- _YOUR TASK_
Give the data again, word for word.

- _ENTRIES PROVIDED_
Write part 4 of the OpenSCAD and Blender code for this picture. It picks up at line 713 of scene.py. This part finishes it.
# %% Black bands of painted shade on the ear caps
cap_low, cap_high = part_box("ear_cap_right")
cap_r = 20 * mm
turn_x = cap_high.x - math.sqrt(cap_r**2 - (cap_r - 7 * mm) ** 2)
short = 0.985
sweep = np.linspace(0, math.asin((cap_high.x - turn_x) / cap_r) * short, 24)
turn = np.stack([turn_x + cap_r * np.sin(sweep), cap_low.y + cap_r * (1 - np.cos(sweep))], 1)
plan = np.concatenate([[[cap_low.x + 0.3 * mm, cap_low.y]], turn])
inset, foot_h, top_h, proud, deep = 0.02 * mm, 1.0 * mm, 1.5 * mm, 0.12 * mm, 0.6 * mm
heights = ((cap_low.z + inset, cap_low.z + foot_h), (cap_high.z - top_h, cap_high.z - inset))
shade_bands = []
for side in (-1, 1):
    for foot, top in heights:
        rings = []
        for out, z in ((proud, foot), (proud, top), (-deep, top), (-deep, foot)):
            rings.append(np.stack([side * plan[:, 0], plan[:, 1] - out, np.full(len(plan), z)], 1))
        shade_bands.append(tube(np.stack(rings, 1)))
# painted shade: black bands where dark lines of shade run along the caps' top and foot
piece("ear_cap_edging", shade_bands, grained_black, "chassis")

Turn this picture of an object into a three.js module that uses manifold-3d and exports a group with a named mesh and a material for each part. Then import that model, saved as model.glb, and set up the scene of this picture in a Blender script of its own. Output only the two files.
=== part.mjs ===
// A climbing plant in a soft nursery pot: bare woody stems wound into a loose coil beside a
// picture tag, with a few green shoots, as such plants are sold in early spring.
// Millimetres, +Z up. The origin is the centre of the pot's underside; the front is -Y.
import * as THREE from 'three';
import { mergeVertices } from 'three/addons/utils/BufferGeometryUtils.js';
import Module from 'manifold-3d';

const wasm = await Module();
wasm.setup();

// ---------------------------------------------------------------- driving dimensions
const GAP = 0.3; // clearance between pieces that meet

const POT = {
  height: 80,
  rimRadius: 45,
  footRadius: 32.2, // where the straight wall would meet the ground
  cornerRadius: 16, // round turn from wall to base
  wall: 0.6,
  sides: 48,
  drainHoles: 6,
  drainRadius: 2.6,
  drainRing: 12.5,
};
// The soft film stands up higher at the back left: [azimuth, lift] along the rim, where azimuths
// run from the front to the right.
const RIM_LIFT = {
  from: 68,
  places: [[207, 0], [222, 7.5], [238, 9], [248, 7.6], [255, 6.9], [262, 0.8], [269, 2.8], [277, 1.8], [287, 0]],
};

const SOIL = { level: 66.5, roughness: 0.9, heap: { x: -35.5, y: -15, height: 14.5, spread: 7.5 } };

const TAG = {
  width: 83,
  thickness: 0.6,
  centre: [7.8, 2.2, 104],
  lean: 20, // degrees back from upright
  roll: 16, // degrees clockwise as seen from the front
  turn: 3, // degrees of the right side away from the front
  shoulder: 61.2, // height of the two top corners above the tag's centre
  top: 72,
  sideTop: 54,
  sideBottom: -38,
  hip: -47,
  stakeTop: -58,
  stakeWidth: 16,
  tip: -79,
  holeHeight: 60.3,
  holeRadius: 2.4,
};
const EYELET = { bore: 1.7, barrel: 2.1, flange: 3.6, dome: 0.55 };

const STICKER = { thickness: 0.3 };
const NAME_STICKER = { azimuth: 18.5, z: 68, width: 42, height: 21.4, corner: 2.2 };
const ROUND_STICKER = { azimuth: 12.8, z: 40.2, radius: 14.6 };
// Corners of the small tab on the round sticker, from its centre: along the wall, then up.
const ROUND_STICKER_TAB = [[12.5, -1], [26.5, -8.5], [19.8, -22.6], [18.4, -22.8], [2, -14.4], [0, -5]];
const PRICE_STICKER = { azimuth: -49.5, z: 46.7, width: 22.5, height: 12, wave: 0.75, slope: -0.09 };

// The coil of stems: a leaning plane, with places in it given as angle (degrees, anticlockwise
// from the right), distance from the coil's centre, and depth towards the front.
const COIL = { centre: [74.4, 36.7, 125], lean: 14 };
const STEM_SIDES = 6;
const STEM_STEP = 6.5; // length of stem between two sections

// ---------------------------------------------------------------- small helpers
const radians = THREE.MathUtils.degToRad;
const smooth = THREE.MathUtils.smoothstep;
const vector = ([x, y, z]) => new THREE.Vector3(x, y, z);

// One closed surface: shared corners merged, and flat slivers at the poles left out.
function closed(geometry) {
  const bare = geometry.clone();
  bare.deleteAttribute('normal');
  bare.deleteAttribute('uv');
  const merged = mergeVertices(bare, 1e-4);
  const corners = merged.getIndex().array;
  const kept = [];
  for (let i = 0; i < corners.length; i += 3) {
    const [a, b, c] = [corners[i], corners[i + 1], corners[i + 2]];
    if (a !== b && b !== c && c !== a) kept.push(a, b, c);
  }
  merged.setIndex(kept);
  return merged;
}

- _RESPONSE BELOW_
Write part 4 of the OpenSCAD and Blender code for this picture. It picks up at line 713 of scene.py. This part finishes it.
# %% Black bands of painted shade on the ear caps
cap_low, cap_high = part_box("ear_cap_right")
cap_r = 20 * mm
turn_x = cap_high.x - math.sqrt(cap_r**2 - (cap_r - 7 * mm) ** 2)
short = 0.985
sweep = np.linspace(0, math.asin((cap_high.x - turn_x) / cap_r) * short, 24)
turn = np.stack([turn_x + cap_r * np.sin(sweep), cap_low.y + cap_r * (1 - np.cos(sweep))], 1)
plan = np.concatenate([[[cap_low.x + 0.3 * mm, cap_low.y]], turn])
inset, foot_h, top_h, proud, deep = 0.02 * mm, 1.0 * mm, 1.5 * mm, 0.12 * mm, 0.6 * mm
heights = ((cap_low.z + inset, cap_low.z + foot_h), (cap_high.z - top_h, cap_high.z - inset))
shade_bands = []
for side in (-1, 1):
    for foot, top in heights:
        rings = []
        for out, z in ((proud, foot), (proud, top), (-deep, top), (-deep, foot)):
            rings.append(np.stack([side * plan[:, 0], plan[:, 1] - out, np.full(len(plan), z)], 1))
        shade_bands.append(tube(np.stack(rings, 1)))
# painted shade: black bands where dark lines of shade run along the caps' top and foot
piece("ear_cap_edging", shade_bands, grained_black, "chassis")

Turn this picture of an object into a three.js module that uses manifold-3d and exports a group with a named mesh and a material for each part. Then import that model, saved as model.glb, and set up the scene of this picture in a Blender script of its own. Output only the two files.
=== part.mjs ===
// A climbing plant in a soft nursery pot: bare woody stems wound into a loose coil beside a
// picture tag, with a few green shoots, as such plants are sold in early spring.
// Millimetres, +Z up. The origin is the centre of the pot's underside; the front is -Y.
import * as THREE from 'three';
import { mergeVertices } from 'three/addons/utils/BufferGeometryUtils.js';
import Module from 'manifold-3d';

const wasm = await Module();
wasm.setup();

// ---------------------------------------------------------------- driving dimensions
const GAP = 0.3; // clearance between pieces that meet

const POT = {
  height: 80,
  rimRadius: 45,
  footRadius: 32.2, // where the straight wall would meet the ground
  cornerRadius: 16, // round turn from wall to base
  wall: 0.6,
  sides: 48,
  drainHoles: 6,
  drainRadius: 2.6,
  drainRing: 12.5,
};
// The soft film stands up higher at the back left: [azimuth, lift] along the rim, where azimuths
// run from the front to the right.
const RIM_LIFT = {
  from: 68,
  places: [[207, 0], [222, 7.5], [238, 9], [248, 7.6], [255, 6.9], [262, 0.8], [269, 2.8], [277, 1.8], [287, 0]],
};

const SOIL = { level: 66.5, roughness: 0.9, heap: { x: -35.5, y: -15, height: 14.5, spread: 7.5 } };

const TAG = {
  width: 83,
  thickness: 0.6,
  centre: [7.8, 2.2, 104],
  lean: 20, // degrees back from upright
  roll: 16, // degrees clockwise as seen from the front
  turn: 3, // degrees of the right side away from the front
  shoulder: 61.2, // height of the two top corners above the tag's centre
  top: 72,
  sideTop: 54,
  sideBottom: -38,
  hip: -47,
  stakeTop: -58,
  stakeWidth: 16,
  tip: -79,
  holeHeight: 60.3,
  holeRadius: 2.4,
};
const EYELET = { bore: 1.7, barrel: 2.1, flange: 3.6, dome: 0.55 };

const STICKER = { thickness: 0.3 };
const NAME_STICKER = { azimuth: 18.5, z: 68, width: 42, height: 21.4, corner: 2.2 };
const ROUND_STICKER = { azimuth: 12.8, z: 40.2, radius: 14.6 };
// Corners of the small tab on the round sticker, from its centre: along the wall, then up.
const ROUND_STICKER_TAB = [[12.5, -1], [26.5, -8.5], [19.8, -22.6], [18.4, -22.8], [2, -14.4], [0, -5]];
const PRICE_STICKER = { azimuth: -49.5, z: 46.7, width: 22.5, height: 12, wave: 0.75, slope: -0.09 };

// The coil of stems: a leaning plane, with places in it given as angle (degrees, anticlockwise
// from the right), distance from the coil's centre, and depth towards the front.
const COIL = { centre: [74.4, 36.7, 125], lean: 14 };
const STEM_SIDES = 6;
const STEM_STEP = 6.5; // length of stem between two sections

// ---------------------------------------------------------------- small helpers
const radians = THREE.MathUtils.degToRad;
const smooth = THREE.MathUtils.smoothstep;
const vector = ([x, y, z]) => new THREE.Vector3(x, y, z);

// One closed surface: shared corners merged, and flat slivers at the poles left out.
function closed(geometry) {
  const bare = geometry.clone();
  bare.deleteAttribute('normal');
  bare.deleteAttribute('uv');
  const merged = mergeVertices(bare, 1e-4);
  const corners = merged.getIndex().array;
  const kept = [];
  for (let i = 0; i < corners.length; i += 3) {
    const [a, b, c] = [corners[i], corners[i + 1], corners[i + 2]];
    if (a !== b && b !== c && c !== a) kept.push(a, b, c);
  }
  merged.setIndex(kept);
  return merged;
}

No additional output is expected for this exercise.